ASIC, I never think of ASIC in terms of market share. Fortunately I just think, ASIC, we pick and choose our ASIC customers very carefully. And we support those customers simply because we have very unique technology and very expensive technology in some ways. And in ASIC as you know, the business is tough to scale, unlike standard or ASSB products. So, our business strategy in ASIC is very strong IP and we basically are rather selective about the customers, usually OEM customers and not necessarily OEM customers, we do support certain specific data center customers too, but very selectively. And we tend to only select those where we believe we have opportunity to grow our business very well with the particular customer we support ASIC with. And to answer your question, in the last three years, we have been very successful. And in integrating in the LSI ASIC business to Avago Classic, which is ASIC business before the acquisition has combined to provide a business that’s pretty, that’s doing very well in the sense that it’s roughly $700 million to $800 million. And it has financial criteria that, meets what we need that what we need to keep reinvesting. And generating really state-of-the-art technology in terms of process libraries, in terms of the bad service in a marketplace and the most robust set of IP in memories and processing. So, it’s a business model, we believe has been very, very successful. And we’d like to see the same with, by the way our storage portfolio.
Got it. Thanks for that Hock.
Your next question comes from the line of Jim Covello with Goldman Sachs. Please proceed.
Congratulations on the excellent results. Maybe first picking on the Emulex theme, obviously there’s been a pretty intense competitive environment over the years with QLogic in that space. When you think about that mid-single-digit revenue growth you’re targeting, how much are you factoring in additional incremental competition and balance that against some of the incremental capability that you can add in filters or other things into that market?

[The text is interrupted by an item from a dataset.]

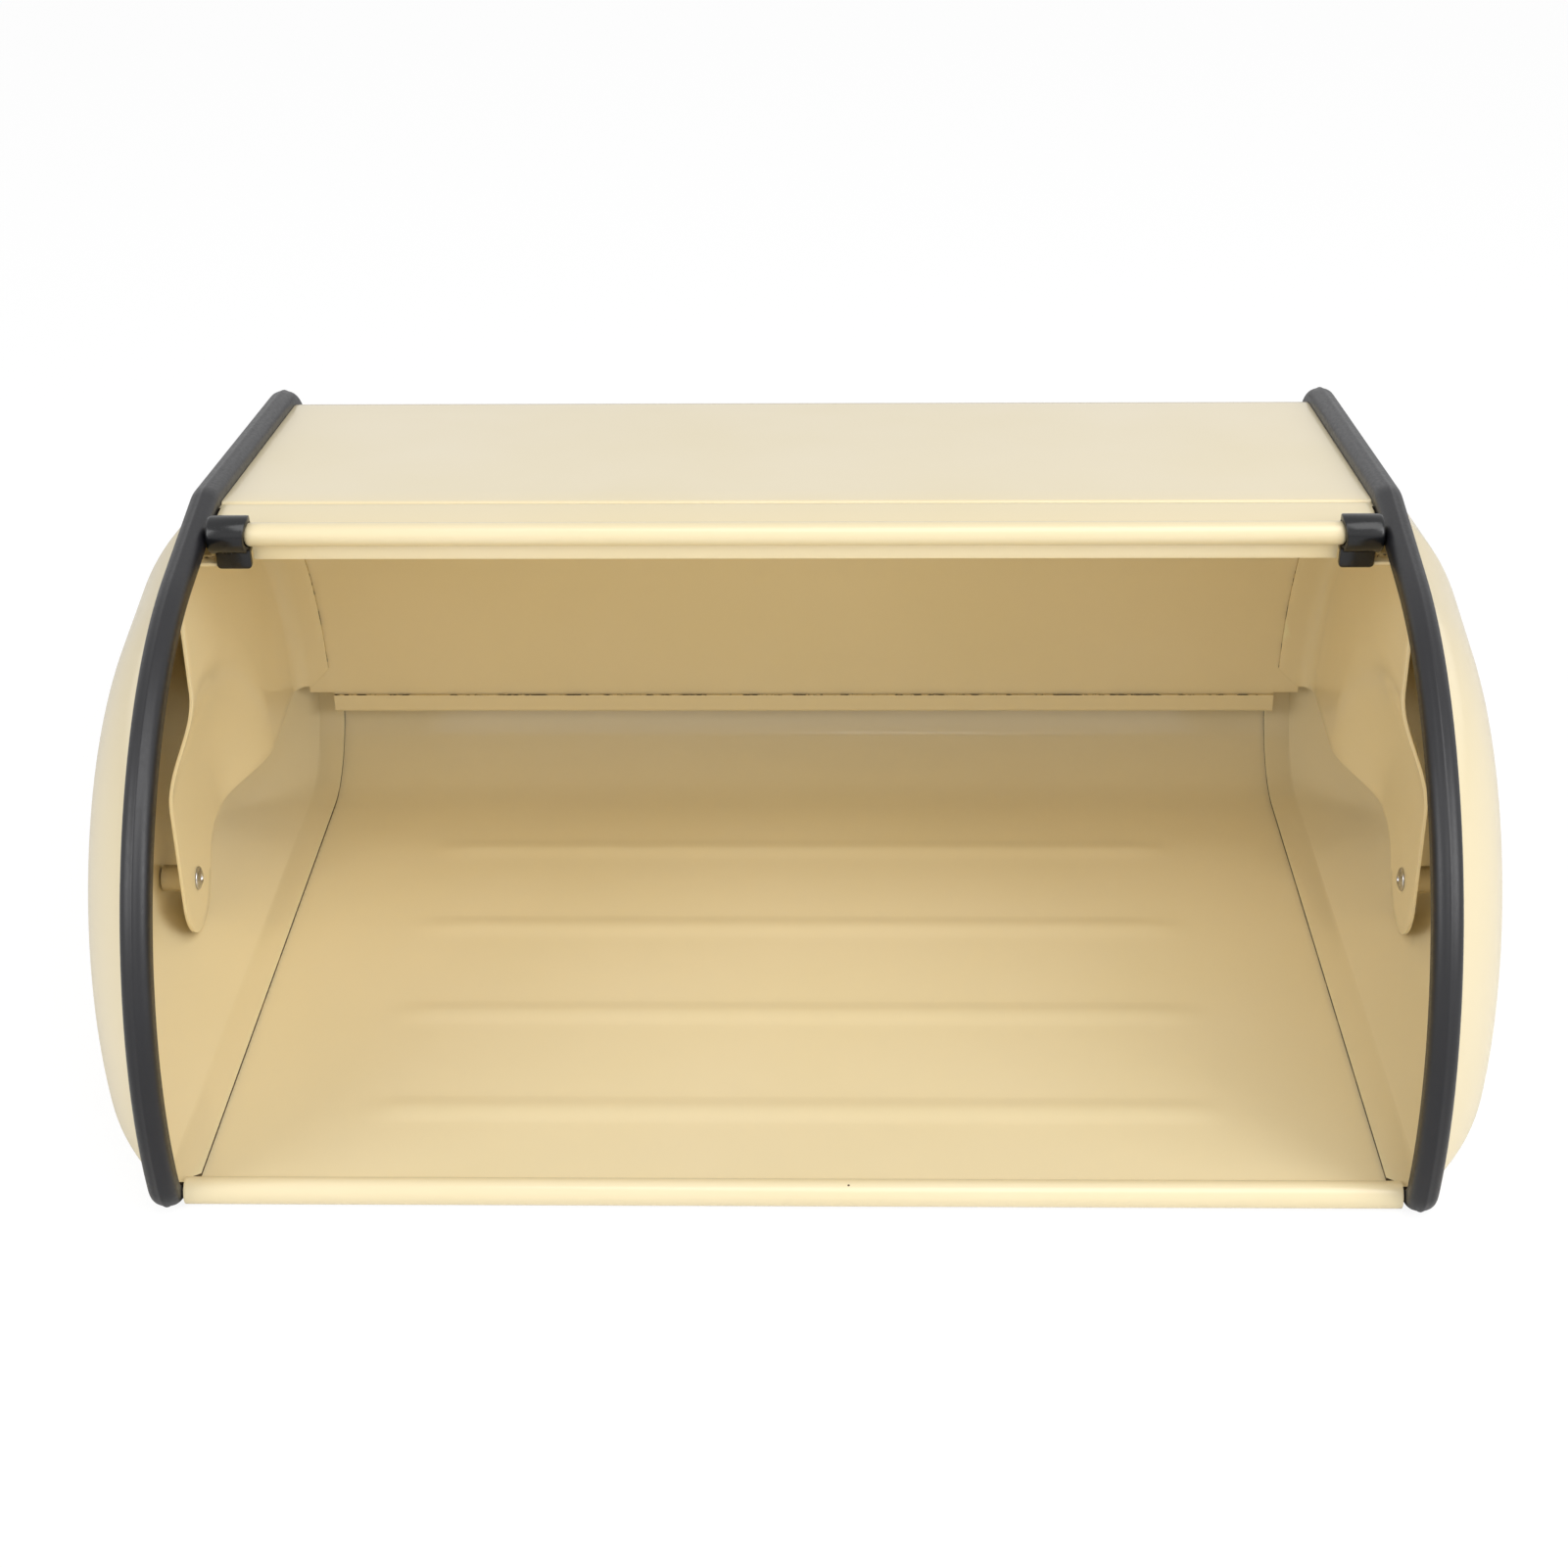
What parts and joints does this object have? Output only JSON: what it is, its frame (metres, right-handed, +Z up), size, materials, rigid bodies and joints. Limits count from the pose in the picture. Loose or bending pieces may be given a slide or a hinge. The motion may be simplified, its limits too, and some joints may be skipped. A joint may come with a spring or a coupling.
{
  "type": "roll-top bread box",
  "caption": "Sheet-metal bread box with a D-shaped side view, domed ends in dark edge trim, a ribbed floor, a rolled front lip and a curved lid that swings on end rivets, shown open.",
  "frame": {"origin": "middle of the bounding box, on the plane that the box stands on", "axes": "+X along the width, to the right as seen from the front, +Y from the open front to the back wall, +Z up"},
  "size_m": [0.3308, 0.2262, 0.1332],
  "materials": {
    "cream_enamel": "cream powder coat, satin gloss",
    "edge_trim": "dark grey flexible plastic, satin",
    "bumper_clip": "black moulded plastic, satin",
    "rivet": "plain, lightly polished",
    "bush": "black moulded plastic, matte"
  },
  "bodies": {
    "box": {"body_shell": "cream_enamel", "left_side_dome": "cream_enamel", "right_side_dome": "cream_enamel", "left_edge_trim": "edge_trim", "right_edge_trim": "edge_trim", "left_pivot_bush": "bush", "right_pivot_bush": "bush", "left_pivot_rivet": "rivet", "right_pivot_rivet": "rivet"},
    "lid": {"lid_sheet": "cream_enamel", "left_lid_end": "cream_enamel", "right_lid_end": "cream_enamel", "left_bead_clip": "bumper_clip", "right_bead_clip": "bumper_clip"}
  },
  "joints": [
    {"name": "lid_hinge", "type": "hinge", "parent": "box", "child": "lid", "pos_m": [0, 0.0025, 0.0255], "axis": [1, 0, 0], "range_deg": [0, 88]}
  ]
}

We do balance both in, and we believe by the way that the market is relatively stable, maybe you call the word bottom-out, but I call it stable. And what brings in a lot of stability to the market is Jim, as you probably may know is fiber channel over Ethernet as well, which sort of counteracts some perhaps slight declines in certain situations like Unix-based servers. But overall we think it is there. And we believe we can bring in certain capabilities, certain features and performance that would enable us to grow this not much but we believe in the mid to low single-digits. That’s pretty much where - what all we’re looking for. And for us to be able to do that and focus on it totally, would also enable us to create operating margins, operating returns on our investment and operating margin as Tony indicated, close to the range of what we are used to for the rest of our businesses. And it won’t happen over time, probably take a year.

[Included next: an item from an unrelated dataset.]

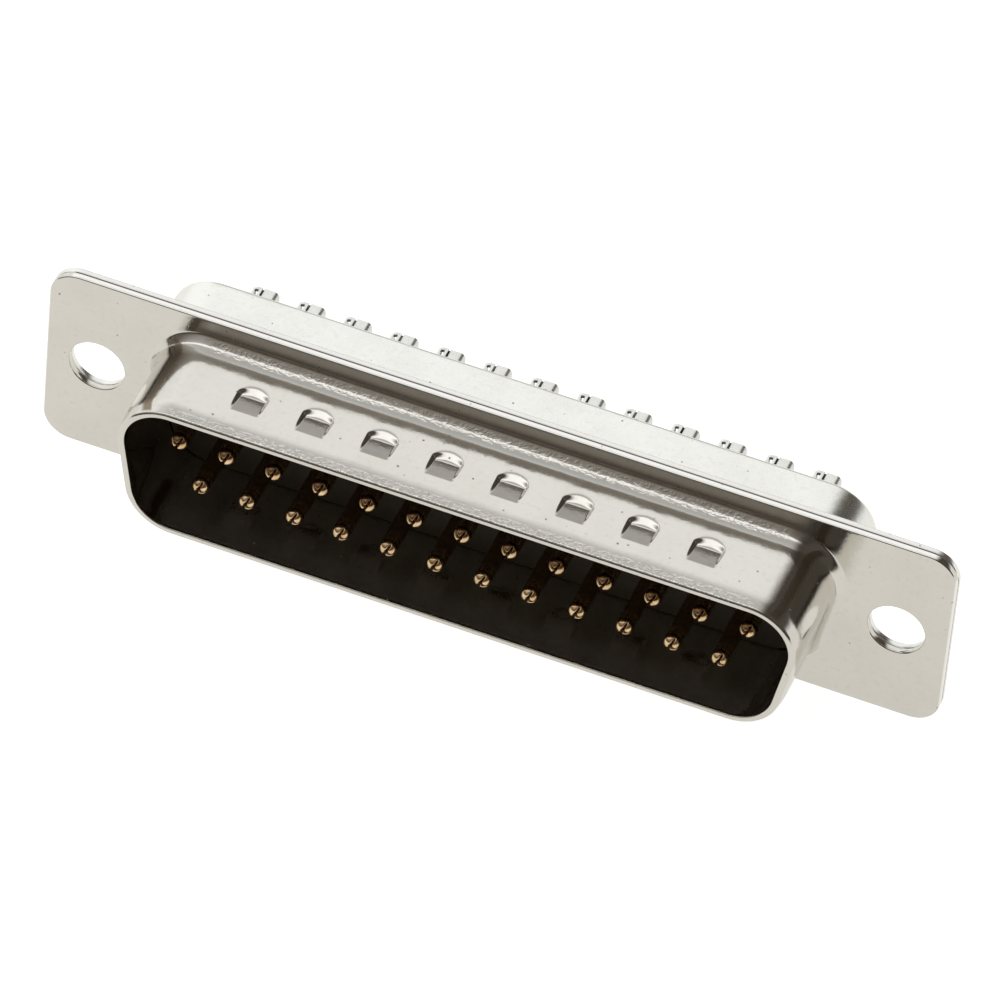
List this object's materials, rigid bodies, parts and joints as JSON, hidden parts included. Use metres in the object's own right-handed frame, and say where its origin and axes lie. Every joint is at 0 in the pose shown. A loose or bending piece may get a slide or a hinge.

Sure, sure. And for the follow-up, you mentioned the 90% year-over-year growth in wireless. Can you help us disaggregate that between unit growth in the market and then against new customer wins and then that architectural dynamic that you talked about driving incremental growth with existing customers? So can we disaggregate it between market unit growth, Avago customer wins and then the third bucket being that architectural dynamic driving increased content? How would you break that 90% down?
Well, Jim, you just answered your own question, impossible because we are comparing apples and oranges. There is definitely a change in architectural content. And as we go into new architecture of integrating into front-end modules, multiple bands of power amplifiers and filters in one module, you can compare it to a module that used to have two bands to one that now has nine bands. And so the content increases, the dollar gets priced differently. It was, I’m not trying to evade your question but I don’t have an answer for you except to say that it’s very different. And the market is evolving, is evolving into it’s an architecture, especially where high-end smartphones, which is where a lot of our applications, a lot of our products go into - to be honest, into high-end phones. Those high-end phones can afford the rather high performance very space constrained architectures that our solutions, RF solutions provide. In low-end smartphones, and some of them like Tri-mode phones in China, where there’s only a limited number of bands needed. They can probably make do with discreet filters and power amplifiers. And they do. And we don’t really compete much in those areas. We tend to compete it towards the new architectural phones. So year-on-year that’s been a distinct change.
Sure; that’s very helpful. Thank you and congratulations again.
Your next question comes from the line of Edward Snyder of Charter Equity Research. Please proceed.
This is Carlos Renegachie [ph] for Ed. One for Tony, there has been several comments over the last few quarters about your filter fab running full, but you’ve also said that CapEx or expanded more capacity pays for itself well within a year. So given the rate of spending that you guys have had all through 2014, is it safe to assume that the capacity of your FBAR fab was materially higher at the end of 2014 than at the beginning?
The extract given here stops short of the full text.